Есть еще одна поразительная аналогия между Кальвино, говорившим о невидимых городах, и Конгдоном, на протяжении долгого времени города изображавшим. Для последнего города подобны людям, а их тьма («[В Германии] мы встречали лишь руины, здания буквально сравнялись с землей, разоренные немецкие города являли моему взору чудовищность изничтожения всего человеческого») выражала, воплощала людскую боль. Но речь не только о разбомбленных городах. Нью-Йорк тоже был «черным». Вот как художник описывал район Бауэри: «Одинаковые жилые кварталы, одинаковые горести, повторяющиеся из улицы в улицу, такие же, какие я видел, работая в службе скорой помощи во время войны, в больничных коридорах и в пронумерованных бараках концлагерей». В 1975 году он посетил Кулькутту. По словам критика Родольфо Бальцаротти, близкого друга Конгдона, путешествие в Индию было «добровольным схождением в ад; там, на станции Хаора, [художник] вновь пережил шок Бельзена, увидев множество человеческих тел, покрывавших огромную площадь викторианского здания». В Икитосе в Амазонии «вода, лачуги, песок, смерть народа, лишенного жизненной силы, брошенного на произвол судьбы». Рим — город на краю адской воронки Колизея. В Неаполе он пишет прежде всего катафалки и говорит о зле, «напыщенно выставляемом напоказ неаполитанским темпераментом, склонным к излишествам».
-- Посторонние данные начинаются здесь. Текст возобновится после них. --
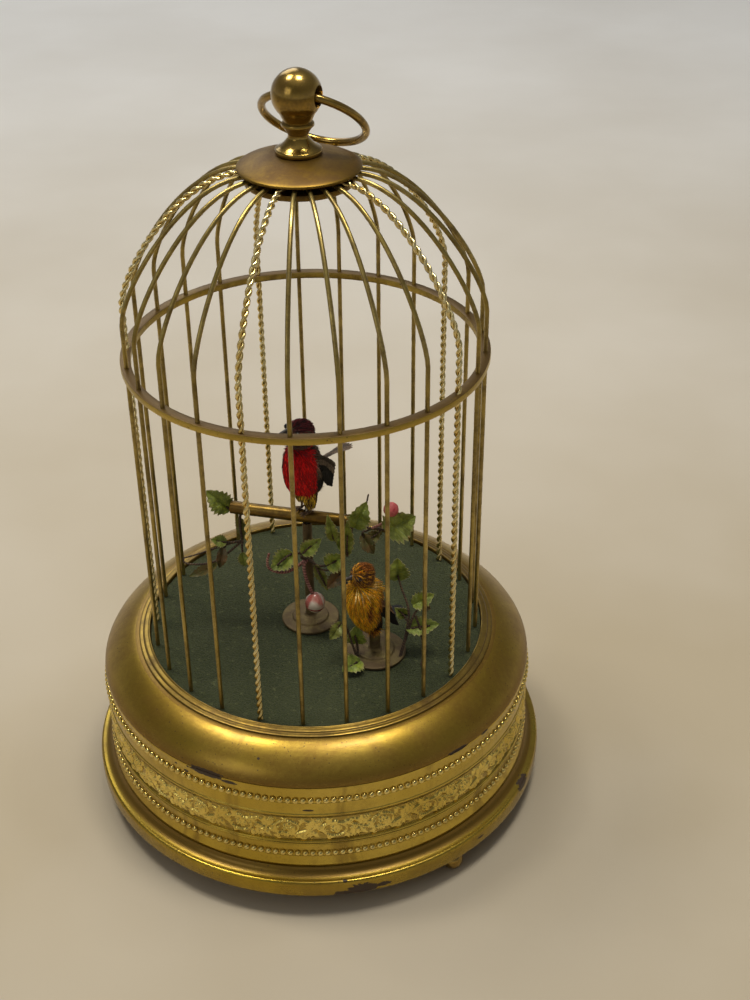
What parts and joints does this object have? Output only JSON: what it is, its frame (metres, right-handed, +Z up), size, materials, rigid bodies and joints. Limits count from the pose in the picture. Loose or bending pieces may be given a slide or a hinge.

«Неапольский полдень», написанный в столице Кампании, как и «Рождество», наполнен светом. Вот что Конгдон писал о ней: «Это картина из света, из одного лишь света Неаполя». Но, если присмотреться, говорит журналист Пиджи Колоньези, вспоминая одну из бесед с Конгдоном, «замечаешь, что свет этот оставляет в замешательстве, вызывает чувство тревоги и беспокойства, он прежде всего подчеркивает тени, в которых, словно обитатели подземелий, движутся стилизованные человечки, машины, трамваи». Надежда на обретение того, что «в аду не имеет к аду отношения», связана с Венецией: «Венеция прорывает блокаду черного города и открывает мне мой путь через Красное море» <…> Венеция — это музыка: звук движущейся воды, сверкающей под мостами и вдоль фундаментов. Камни, непрерывность арок и окон — всё музыка. Даже запах, доносящийся с моря, поет». Но и Венеция исчезает. Потом возникает Ассизи, художник бежит и оттуда, чтобы однажды вернуться: не за красотой города, а ради встречи с человеком, с которым он познакомился за восемь лет до этого, отцом Джованни Росси: «Господь даровал мне благодать познать христианскую дружбу»; «в 1959 году я сдался Богу».
Позже он скажет, что начал понимать слова Клоделя: «Единственное, что важно, — религиозная проблема. Я теперь в меньшей степени художник и в большей — христиан, прибегающий к искусству ради дела, вверенного мне Богом». Он осознает: «Живопись была не смыслом моей жизни, а местом, предназначенным мне… в христианской общине». А что же с адом? «Утром я вхожу на миланский вокзал, вступаю в этот убогий ад, который благодаря безмятежной радости, наполняющей меня, упорядочивается, словно очищается, и я пишу очищенный ад».